*SET TASK:* Repeat, exactly and completely, the material that follows. Omit the pictures.

*RECORDS TO PROCESS:*
============
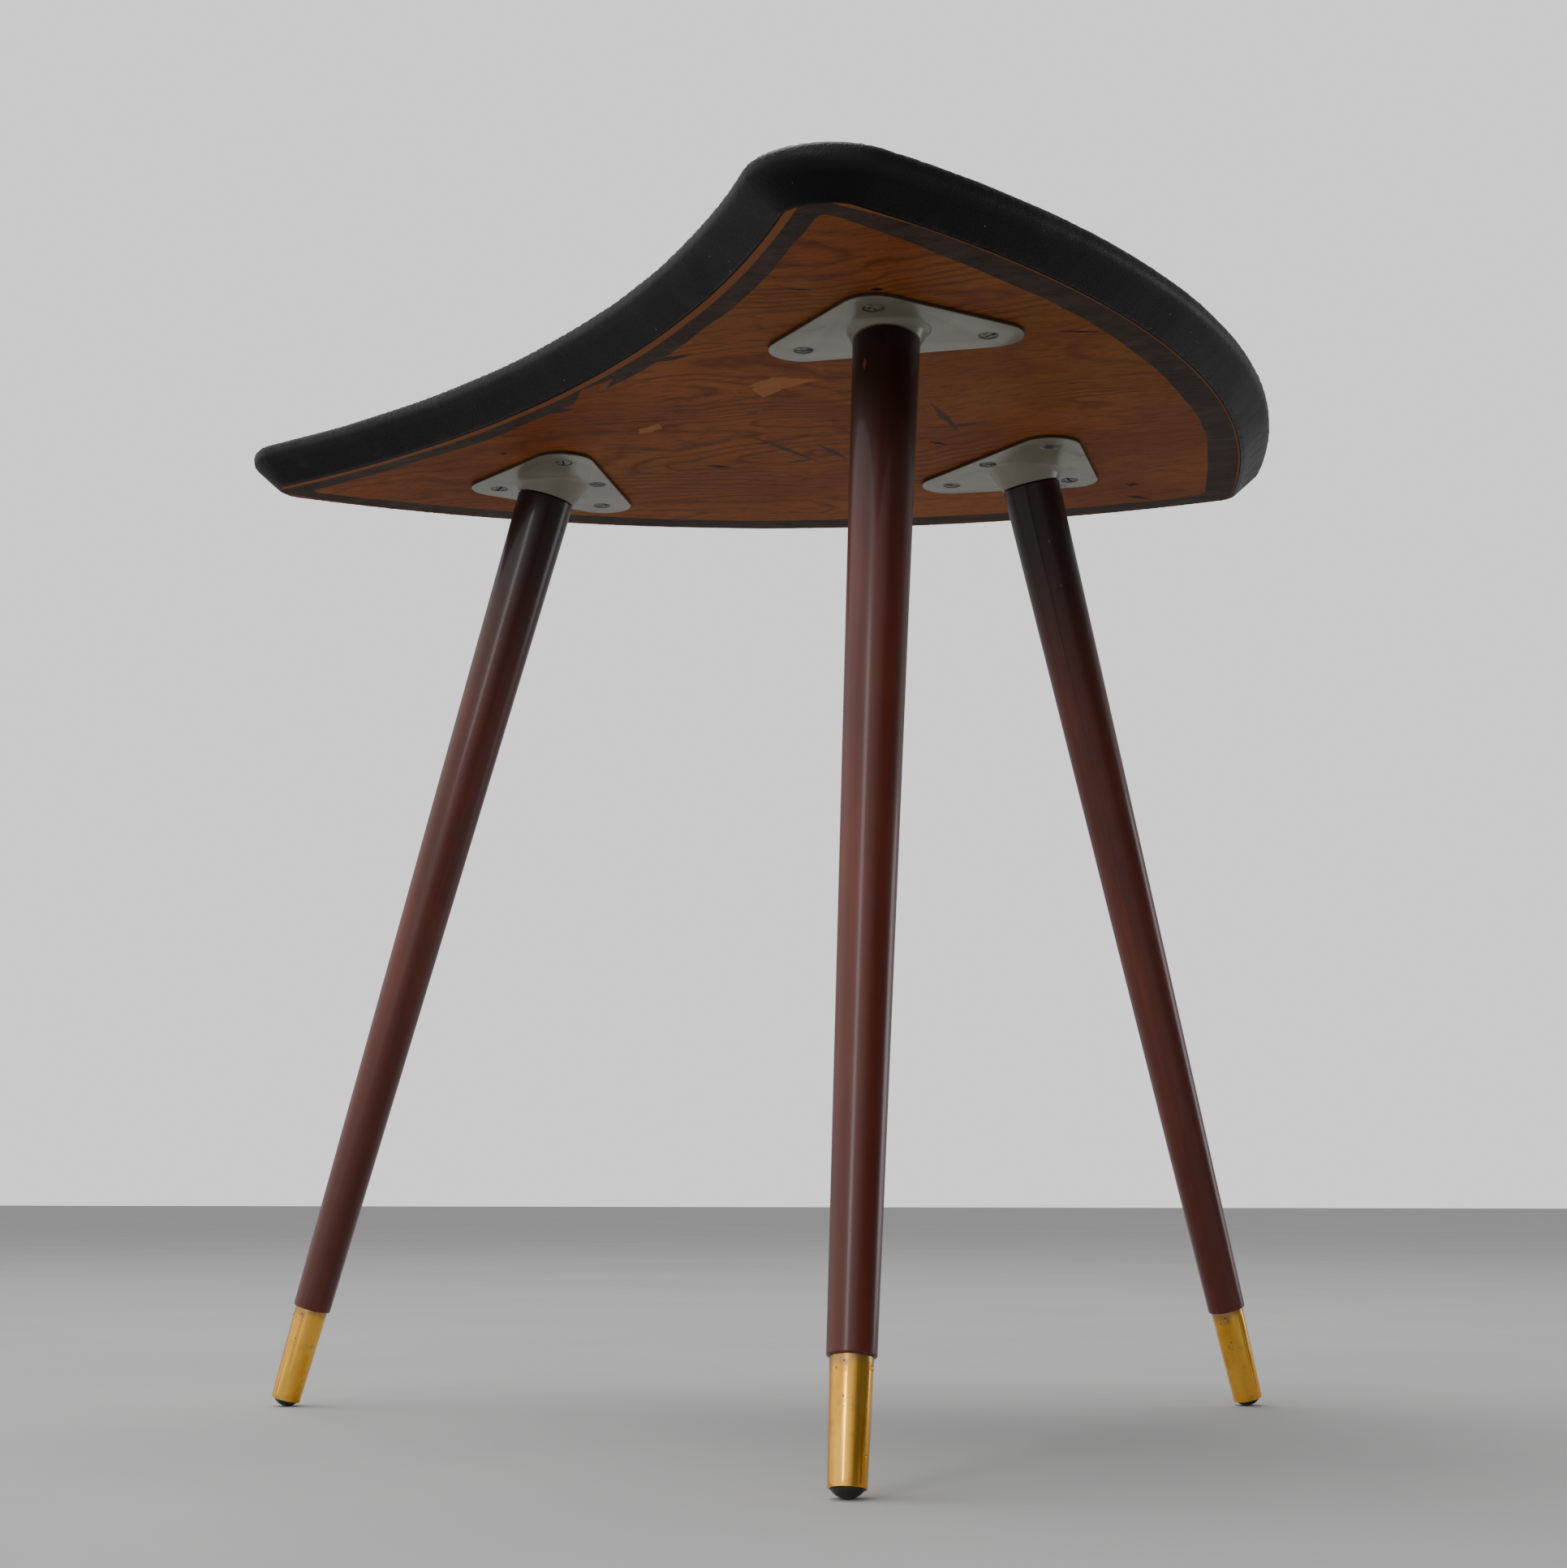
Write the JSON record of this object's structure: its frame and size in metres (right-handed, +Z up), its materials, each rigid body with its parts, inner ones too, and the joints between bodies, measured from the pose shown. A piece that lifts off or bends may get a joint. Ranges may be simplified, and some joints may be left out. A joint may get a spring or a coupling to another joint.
{
  "type": "three leg stool",
  "caption": "Low stool with a padded palette-shaped plywood seat, splayed turned screw-in legs on pressed plates, brass ferrules and domed glides.",
  "frame": {"origin": "on the floor, under the middle of the seat's outer edge box", "axes": "+Z up, +X to the right corner of the seat, the narrow nose of the seat to -Y"},
  "size_m": [0.5552, 0.5246, 0.5117],
  "materials": {
    "leathercloth": "satin black leathercloth, scuffed along the edge",
    "seat_felt": "felt and foam, hidden",
    "board_plywood": "raw plywood edge",
    "underside_veneer": "bare rotary-cut veneer with a dark stained rim",
    "plate_enamel": "grey-white enamel, chipped",
    "screw_steel": "painted over steel, dark slots",
    "zinc_steel": "dull zinc",
    "leg_wood": "dark mahogany stain under clear lacquer",
    "brass": "tarnished polished brass",
    "glide_plastic": "dark brown-black, scuffed"
  },
  "bodies": {
    "seat": {"seat_board": "board_plywood", "underside_veneer": "underside_veneer", "seat_padding": "seat_felt", "seat_cover": "leathercloth", "leg_plate_left": "plate_enamel", "leg_nut_left": "zinc_steel", "leg_screws_left": "screw_steel", "leg_plate_front": "plate_enamel", "leg_nut_front": "zinc_steel", "leg_screws_front": "screw_steel", "leg_plate_right": "plate_enamel", "leg_nut_right": "zinc_steel", "leg_screws_right": "screw_steel"},
    "bolt_left": {"hanger_bolt_left": "zinc_steel"},
    "leg_left": {"leg_left": "leg_wood", "ferrule_left": "brass", "ferrule_pin_left": "brass", "foot_glide_left": "glide_plastic"},
    "bolt_front": {"hanger_bolt_front": "zinc_steel"},
    "leg_front": {"leg_front": "leg_wood", "ferrule_front": "brass", "ferrule_pin_front": "brass", "foot_glide_front": "glide_plastic"},
    "bolt_right": {"hanger_bolt_right": "zinc_steel"},
    "leg_right": {"leg_right": "leg_wood", "ferrule_right": "brass", "ferrule_pin_right": "brass", "foot_glide_right": "glide_plastic"}
  },
  "joints": [
    {"name": "left_thread_travel", "type": "slide", "parent": "seat", "child": "bolt_left", "axis": [-0.261, 0.0391, -0.9646], "range_m": [0, 0.01]},
    {"name": "left_leg_unscrew", "type": "hinge", "parent": "bolt_left", "child": "leg_left", "pos_m": [-0.11277, 0.15179, 0.49162], "axis": [-0.261, 0.0391, -0.9646], "range_deg": [0, 2880]},
    {"name": "front_thread_travel", "type": "slide", "parent": "seat", "child": "bolt_front", "axis": [-0.0435, -0.2603, -0.9646], "range_m": [0, 0.01]},
    {"name": "front_leg_unscrew", "type": "hinge", "parent": "bolt_front", "child": "leg_front", "pos_m": [0.06006, -0.10444, 0.49162], "axis": [-0.0435, -0.2603, -0.9646], "range_deg": [0, 2880]},
    {"name": "right_thread_travel", "type": "slide", "parent": "seat", "child": "bolt_right", "axis": [0.2301, 0.1291, -0.9646], "range_m": [0, 0.01]},
    {"name": "right_leg_unscrew", "type": "hinge", "parent": "bolt_right", "child": "leg_right", "pos_m": [0.14375, 0.12199, 0.49162], "axis": [0.2301, 0.1291, -0.9646], "range_deg": [0, 2880]}
  ],
  "couplings": [
    {"joint": "left_thread_travel", "follows": "left_leg_unscrew", "m_per_rad": 0.00019894},
    {"joint": "front_thread_travel", "follows": "front_leg_unscrew", "m_per_rad": 0.00019894},
    {"joint": "right_thread_travel", "follows": "right_leg_unscrew", "m_per_rad": 0.00019894}
  ]
}
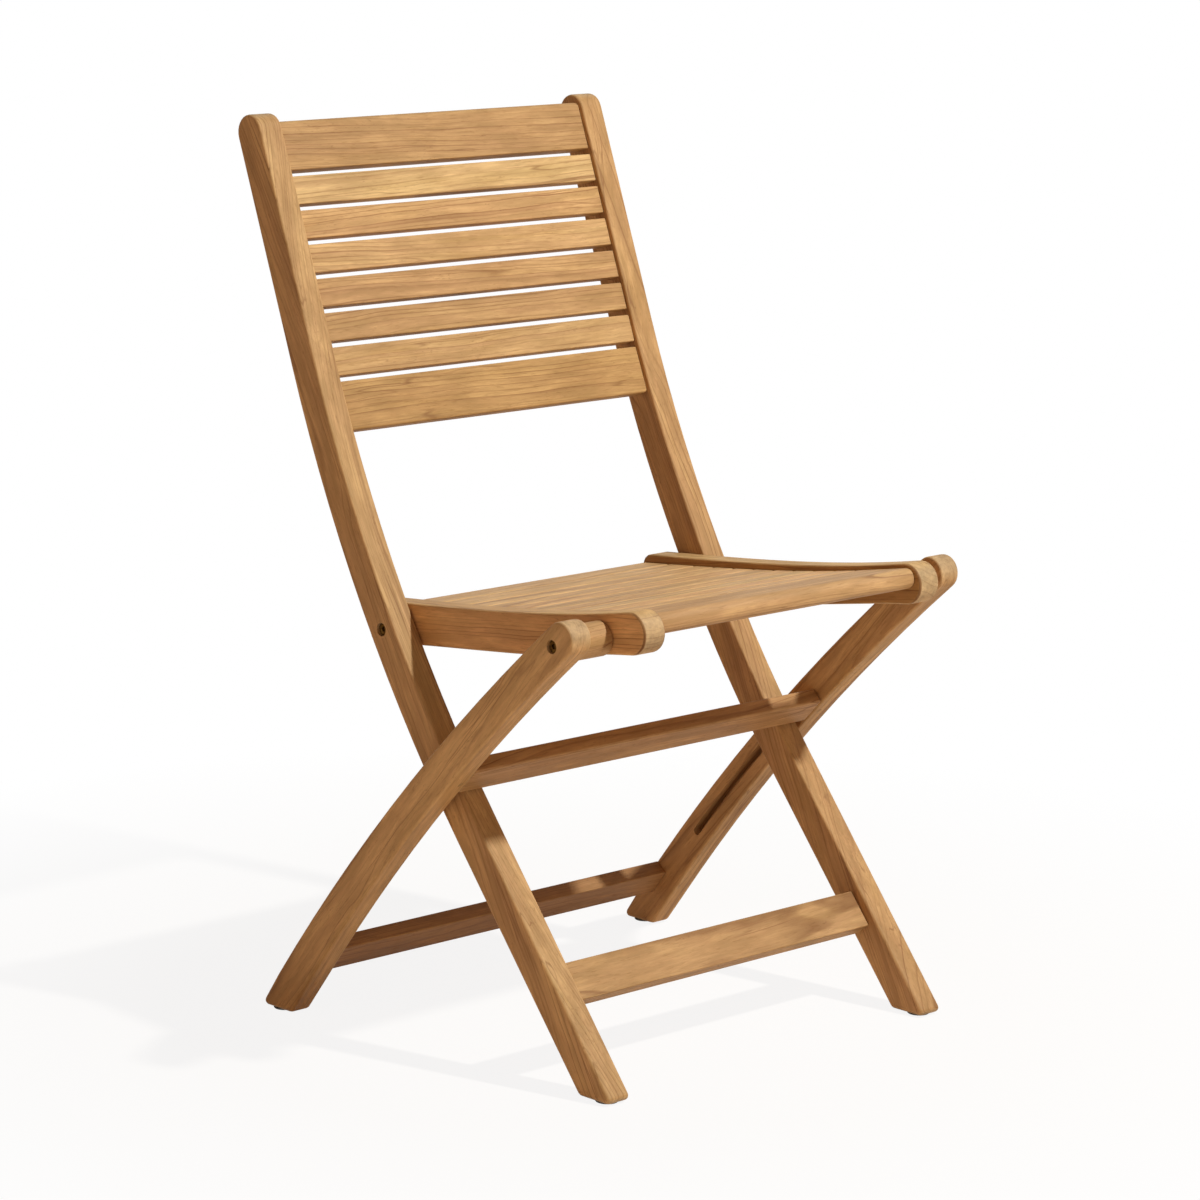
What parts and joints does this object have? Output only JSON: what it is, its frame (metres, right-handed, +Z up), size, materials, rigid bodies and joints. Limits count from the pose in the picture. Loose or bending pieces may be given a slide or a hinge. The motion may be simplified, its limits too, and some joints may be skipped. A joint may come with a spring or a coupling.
{
  "type": "folding slatted chair",
  "caption": "Folding wooden side chair with a slatted curved back, a slatted seat and crossed legs joined by stretchers, with a pin and slot that guide the fold.",
  "frame": {"origin": "on the floor, under the middle of the open chair's outer box", "axes": "+X towards the sitter's left, -Y the way the chair faces, +Z up"},
  "size_m": [0.5228, 0.5462, 0.8739],
  "materials": {
    "teak_frame": "oiled, fine straight grain",
    "teak_slats": "oiled, cathedral grain",
    "brass": "dull, slightly tarnished",
    "steel": "satin",
    "glide_plastic": "matte dark brown"
  },
  "bodies": {
    "back_frame": {"stile_left": "teak_frame", "stile_right": "teak_frame", "back_slat_1": "teak_slats", "back_slat_2": "teak_slats", "back_slat_3": "teak_slats", "back_slat_4": "teak_slats", "back_slat_5": "teak_slats", "back_slat_6": "teak_slats", "back_slat_7": "teak_slats", "back_slat_8": "teak_slats", "front_stretcher": "teak_frame", "guide_pin_left": "steel", "guide_pin_right": "steel", "rear_pivot_bolt_left": "brass", "rear_pivot_bolt_right": "brass", "seat_washer_left": "steel", "seat_washer_right": "steel", "front_glide_left": "glide_plastic", "front_glide_right": "glide_plastic"},
    "seat": {"seat_rail_left": "teak_frame", "seat_rail_right": "teak_frame", "seat_slat_1": "teak_slats", "seat_slat_2": "teak_slats", "seat_slat_3": "teak_slats", "seat_slat_4": "teak_slats", "seat_slat_5": "teak_slats", "seat_slat_6": "teak_slats", "seat_slat_7": "teak_slats", "seat_slat_8": "teak_slats", "seat_slat_9": "teak_slats", "seat_slat_10": "teak_slats", "seat_front_slat": "teak_slats", "rear_pivot_insert_left": "brass", "rear_pivot_insert_right": "brass", "front_pivot_insert_left": "brass", "front_pivot_insert_right": "brass"},
    "leg_frame": {"leg_left": "teak_frame", "leg_right": "teak_frame", "middle_stretcher": "teak_frame", "rear_stretcher": "teak_frame", "spacer_left": "teak_frame", "spacer_right": "teak_frame", "front_pivot_bolt_left": "brass", "front_pivot_bolt_right": "brass", "peg_left": "teak_frame", "peg_right": "teak_frame", "rear_glide_left": "glide_plastic", "rear_glide_right": "glide_plastic"}
  },
  "joints": [
    {"name": "seat_fold", "type": "hinge", "parent": "back_frame", "child": "seat", "pos_m": [0, 0.05609, 0.398], "axis": [-1, 0, 0], "range_deg": [0, 93]},
    {"name": "leg_fold", "type": "hinge", "parent": "seat", "child": "leg_frame", "pos_m": [0, -0.21631, 0.43029], "axis": [1, 0, 0], "range_deg": [0, 30]}
  ],
  "couplings": [
    {"joint": "leg_fold", "follows": "seat_fold", "ratio": 0.32258}
  ]
}
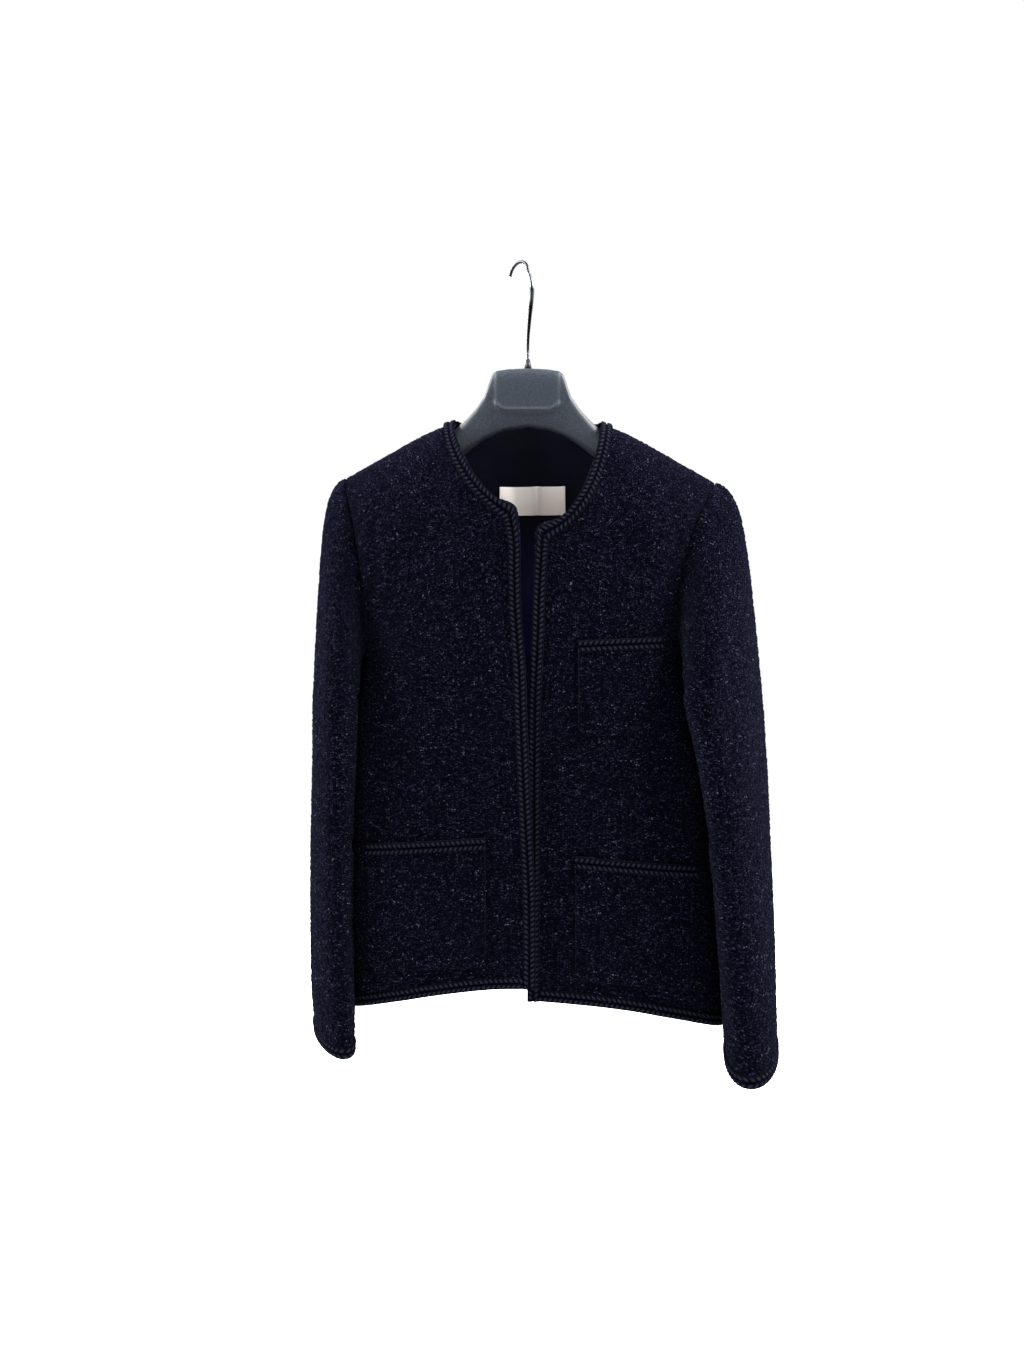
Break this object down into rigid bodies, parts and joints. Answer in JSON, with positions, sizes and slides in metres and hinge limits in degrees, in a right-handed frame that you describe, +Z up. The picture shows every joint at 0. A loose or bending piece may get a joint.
============
*SOLVED EXERCISE:*
Write the JSON record of this object's structure: its frame and size in metres (right-handed, +Z up), its materials, each rigid body with its parts, inner ones too, and the joints between bodies, measured from the pose shown. A piece that lifts off or bends may get a joint. Ranges may be simplified, and some joints may be left out. A joint may get a spring or a coupling to another joint.
{
  "type": "three leg stool",
  "caption": "Low stool with a padded palette-shaped plywood seat, splayed turned screw-in legs on pressed plates, brass ferrules and domed glides.",
  "frame": {"origin": "on the floor, under the middle of the seat's outer edge box", "axes": "+Z up, +X to the right corner of the seat, the narrow nose of the seat to -Y"},
  "size_m": [0.5552, 0.5246, 0.5117],
  "materials": {
    "leathercloth": "satin black leathercloth, scuffed along the edge",
    "seat_felt": "felt and foam, hidden",
    "board_plywood": "raw plywood edge",
    "underside_veneer": "bare rotary-cut veneer with a dark stained rim",
    "plate_enamel": "grey-white enamel, chipped",
    "screw_steel": "painted over steel, dark slots",
    "zinc_steel": "dull zinc",
    "leg_wood": "dark mahogany stain under clear lacquer",
    "brass": "tarnished polished brass",
    "glide_plastic": "dark brown-black, scuffed"
  },
  "bodies": {
    "seat": {"seat_board": "board_plywood", "underside_veneer": "underside_veneer", "seat_padding": "seat_felt", "seat_cover": "leathercloth", "leg_plate_left": "plate_enamel", "leg_nut_left": "zinc_steel", "leg_screws_left": "screw_steel", "leg_plate_front": "plate_enamel", "leg_nut_front": "zinc_steel", "leg_screws_front": "screw_steel", "leg_plate_right": "plate_enamel", "leg_nut_right": "zinc_steel", "leg_screws_right": "screw_steel"},
    "bolt_left": {"hanger_bolt_left": "zinc_steel"},
    "leg_left": {"leg_left": "leg_wood", "ferrule_left": "brass", "ferrule_pin_left": "brass", "foot_glide_left": "glide_plastic"},
    "bolt_front": {"hanger_bolt_front": "zinc_steel"},
    "leg_front": {"leg_front": "leg_wood", "ferrule_front": "brass", "ferrule_pin_front": "brass", "foot_glide_front": "glide_plastic"},
    "bolt_right": {"hanger_bolt_right": "zinc_steel"},
    "leg_right": {"leg_right": "leg_wood", "ferrule_right": "brass", "ferrule_pin_right": "brass", "foot_glide_right": "glide_plastic"}
  },
  "joints": [
    {"name": "left_thread_travel", "type": "slide", "parent": "seat", "child": "bolt_left", "axis": [-0.261, 0.0391, -0.9646], "range_m": [0, 0.01]},
    {"name": "left_leg_unscrew", "type": "hinge", "parent": "bolt_left", "child": "leg_left", "pos_m": [-0.11277, 0.15179, 0.49162], "axis": [-0.261, 0.0391, -0.9646], "range_deg": [0, 2880]},
    {"name": "front_thread_travel", "type": "slide", "parent": "seat", "child": "bolt_front", "axis": [-0.0435, -0.2603, -0.9646], "range_m": [0, 0.01]},
    {"name": "front_leg_unscrew", "type": "hinge", "parent": "bolt_front", "child": "leg_front", "pos_m": [0.06006, -0.10444, 0.49162], "axis": [-0.0435, -0.2603, -0.9646], "range_deg": [0, 2880]},
    {"name": "right_thread_travel", "type": "slide", "parent": "seat", "child": "bolt_right", "axis": [0.2301, 0.1291, -0.9646], "range_m": [0, 0.01]},
    {"name": "right_leg_unscrew", "type": "hinge", "parent": "bolt_right", "child": "leg_right", "pos_m": [0.14375, 0.12199, 0.49162], "axis": [0.2301, 0.1291, -0.9646], "range_deg": [0, 2880]}
  ],
  "couplings": [
    {"joint": "left_thread_travel", "follows": "left_leg_unscrew", "m_per_rad": 0.00019894},
    {"joint": "front_thread_travel", "follows": "front_leg_unscrew", "m_per_rad": 0.00019894},
    {"joint": "right_thread_travel", "follows": "right_leg_unscrew", "m_per_rad": 0.00019894}
  ]
}
What parts and joints does this object have? Output only JSON: what it is, its frame (metres, right-handed, +Z up), size, materials, rigid bodies and joints. Limits count from the pose in the picture. Loose or bending pieces may be given a slide or a hinge. The motion may be simplified, its limits too, and some joints may be skipped. A joint may come with a spring or a coupling.
{
  "type": "folding slatted chair",
  "caption": "Folding wooden side chair with a slatted curved back, a slatted seat and crossed legs joined by stretchers, with a pin and slot that guide the fold.",
  "frame": {"origin": "on the floor, under the middle of the open chair's outer box", "axes": "+X towards the sitter's left, -Y the way the chair faces, +Z up"},
  "size_m": [0.5228, 0.5462, 0.8739],
  "materials": {
    "teak_frame": "oiled, fine straight grain",
    "teak_slats": "oiled, cathedral grain",
    "brass": "dull, slightly tarnished",
    "steel": "satin",
    "glide_plastic": "matte dark brown"
  },
  "bodies": {
    "back_frame": {"stile_left": "teak_frame", "stile_right": "teak_frame", "back_slat_1": "teak_slats", "back_slat_2": "teak_slats", "back_slat_3": "teak_slats", "back_slat_4": "teak_slats", "back_slat_5": "teak_slats", "back_slat_6": "teak_slats", "back_slat_7": "teak_slats", "back_slat_8": "teak_slats", "front_stretcher": "teak_frame", "guide_pin_left": "steel", "guide_pin_right": "steel", "rear_pivot_bolt_left": "brass", "rear_pivot_bolt_right": "brass", "seat_washer_left": "steel", "seat_washer_right": "steel", "front_glide_left": "glide_plastic", "front_glide_right": "glide_plastic"},
    "seat": {"seat_rail_left": "teak_frame", "seat_rail_right": "teak_frame", "seat_slat_1": "teak_slats", "seat_slat_2": "teak_slats", "seat_slat_3": "teak_slats", "seat_slat_4": "teak_slats", "seat_slat_5": "teak_slats", "seat_slat_6": "teak_slats", "seat_slat_7": "teak_slats", "seat_slat_8": "teak_slats", "seat_slat_9": "teak_slats", "seat_slat_10": "teak_slats", "seat_front_slat": "teak_slats", "rear_pivot_insert_left": "brass", "rear_pivot_insert_right": "brass", "front_pivot_insert_left": "brass", "front_pivot_insert_right": "brass"},
    "leg_frame": {"leg_left": "teak_frame", "leg_right": "teak_frame", "middle_stretcher": "teak_frame", "rear_stretcher": "teak_frame", "spacer_left": "teak_frame", "spacer_right": "teak_frame", "front_pivot_bolt_left": "brass", "front_pivot_bolt_right": "brass", "peg_left": "teak_frame", "peg_right": "teak_frame", "rear_glide_left": "glide_plastic", "rear_glide_right": "glide_plastic"}
  },
  "joints": [
    {"name": "seat_fold", "type": "hinge", "parent": "back_frame", "child": "seat", "pos_m": [0, 0.05609, 0.398], "axis": [-1, 0, 0], "range_deg": [0, 93]},
    {"name": "leg_fold", "type": "hinge", "parent": "seat", "child": "leg_frame", "pos_m": [0, -0.21631, 0.43029], "axis": [1, 0, 0], "range_deg": [0, 30]}
  ],
  "couplings": [
    {"joint": "leg_fold", "follows": "seat_fold", "ratio": 0.32258}
  ]
}
Break this object down into rigid bodies, parts and joints. Answer in JSON, with positions, sizes and slides in metres and hinge limits in degrees, in a right-handed frame that you describe, +Z up. The picture shows every joint at 0. A loose or bending piece may get a joint.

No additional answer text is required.